Anderson’s fellow pilot—John England—pulled up beside him. “He’s grinning like a kid, and he gave me the OK sign.” Confirmation of a kill had to come from other members of the squadron. On the ground, none of them could confirm having seen who made the shot. Heading over to the club for a drink, John ran over to him from the bar, beaming. “Andy,” he said, “that’s the greatest shot I ever saw. You got the sucker out there at about 60 degrees!” Anderson ran his hand up and down his left shoulder and modestly shrugged it off: “Aw, Johnny, lucky shot.” And then he laughed: “I rushed to the phone and claimed my first victory.”
“We were after the machine, not the pilot,” Anderson recalled. In the spring of 1944, that changed with new rules of engagement: “Pursue and destroy.” It was no longer enough to shoot down the plane—fighters had to follow them to the ground and make sure the pilot was dead, too. D-Day was coming, and high command wanted the Luftwaffe neutralized before the invasion. “So that’s what we did,” Anderson recalled. “I think it was remarkable. We did it by killing their experienced pilots.”
That’s the story of how we defeated the Luftwaffe. I don’t think it’s very well told in the history books. We tore into them when they came in. It also let us go out and look for them. We were hamstrung before because we had to stay with the bombers. But when they turned us loose, we would go looking for them and try to get them before they formed up. The kills really sky-rocketed from there. The Germans did not have a good pilot replacement program, and they just ran out of their core experienced pilots.
Anderson himself racked up 16 and a quarter kills, a few probable kills, and crippled many fighters over the course of 116 missions. When I spoke with him, he said he still missed those days. “I enjoyed squadron life,” he told me. “I enjoyed being in a combat unit more than anything I did. The camaraderie. Most of us guys would say we were fighting for our country or the flag. But we were fighting for each other. I think that’s true of any good combat unit with good morale.”

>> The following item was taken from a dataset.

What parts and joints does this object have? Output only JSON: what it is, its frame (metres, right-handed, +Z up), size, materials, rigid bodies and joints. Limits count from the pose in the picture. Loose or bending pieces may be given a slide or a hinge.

Like almost everyone else, Bud Anderson lost friends. He later named his son after two of them, Jim Browning and Eddie Simpson. “Jim came back for a second tour like I did,” Anderson recalled. “He and Captain Bochkay were out looking for trouble and found it. Two ME-262s. One of them tried to do what they shouldn’t: dogfight with a Mustang. A Mustang will just eat ‘em up. Bochkay shot him down, and when he turned to look for Browning, he wasn’t there. Made radio calls. As it turned out, Jim had engaged the other 262, and they played chicken—and nobody broke. They had a violent mid-air collision. Vaporized them both.”
Eddie Simpson had been Anderson’s wingman and later a flight leader. He was shot down over France in 1944, and it would be years before his fate was pieced together. On the ground, he connected with the French Maquis, rural guerrilla bands of French Resistance fighters. After a German patrol stumbled across a forest funeral for nine murdered resistance fighters, the Free French Forces decided to move locations. Simpson was on the last truck of the convoy, and as it pulled onto the Orleans highway, a German column spotted them. Simpson and five Maquis fighters jumped off the truck with a heavy machine gun and opened fire, hitting the lead German vehicle and blocking the road. They continued firing until, one by one, they were killed. Eddie Simpson died on August 14, 1944. The convoy escaped.
Paris was liberated that same month as the Red Army hammered through Eastern Europe towards Berlin, and by the end of the year, the German counter-offensive at the Battle of the Bulge had killed 19,000 Americans but failed to halt the Allied advance. On April 30, 1945, Hitler put a pistol in his mouth. V-E Day, Anderson told me, “was a big letdown.” He’d gone stateside in January and was at a training base in Texas with his friend Chuck Yeager (the test pilot who would, two years later, become the first man in history to exceed the speed of sound in level flight). The two pilots and their wives celebrated together. “We went out somewhere in Texas.”
With Anderson’s passing, a great American war hero has left us. He was not only a triple war ace (someone who has shot down at least 15 enemy planes); he commanded an F-86 squadron during the Korean War, a F-105 wing in Japan, and flew Republic F-105D fighter-bombers over Vietnam as commander of the 355th Tactical Fighter Wing. By the time he retired, he had been awarded five Distinguished Flying Crosses, 16 Air Medals, two Legions of Merit, a Bronze Star, and a Commendation Medal. He had flown more than 130 different types of aircraft and spent more than 7,500 hours in the air over three decades of extraordinary military service.
Seventy-five years after the war ended, Anderson was still grappling with what it all meant. “World War II was a big deal,” he told me. “The tragic thing is [that] we lost so many lives because of a war. Forty to fifty million people died. I can’t comprehend that. I try to break it down: How did it affect my unit? The guys I deployed with overseas? Well, the squadron had exactly 28 pilots, and 50% of them were either killed or made prisoners of war. We had a five-to-one kill ratio. For every one of us they shot down, we shot down five of them. That’s high casualties. The enormity of it …” and his voice trailed off.
Brigadier General Clarence E. “Bud” Anderson was one of the very last of the Greatest Generation. May his memory be eternal.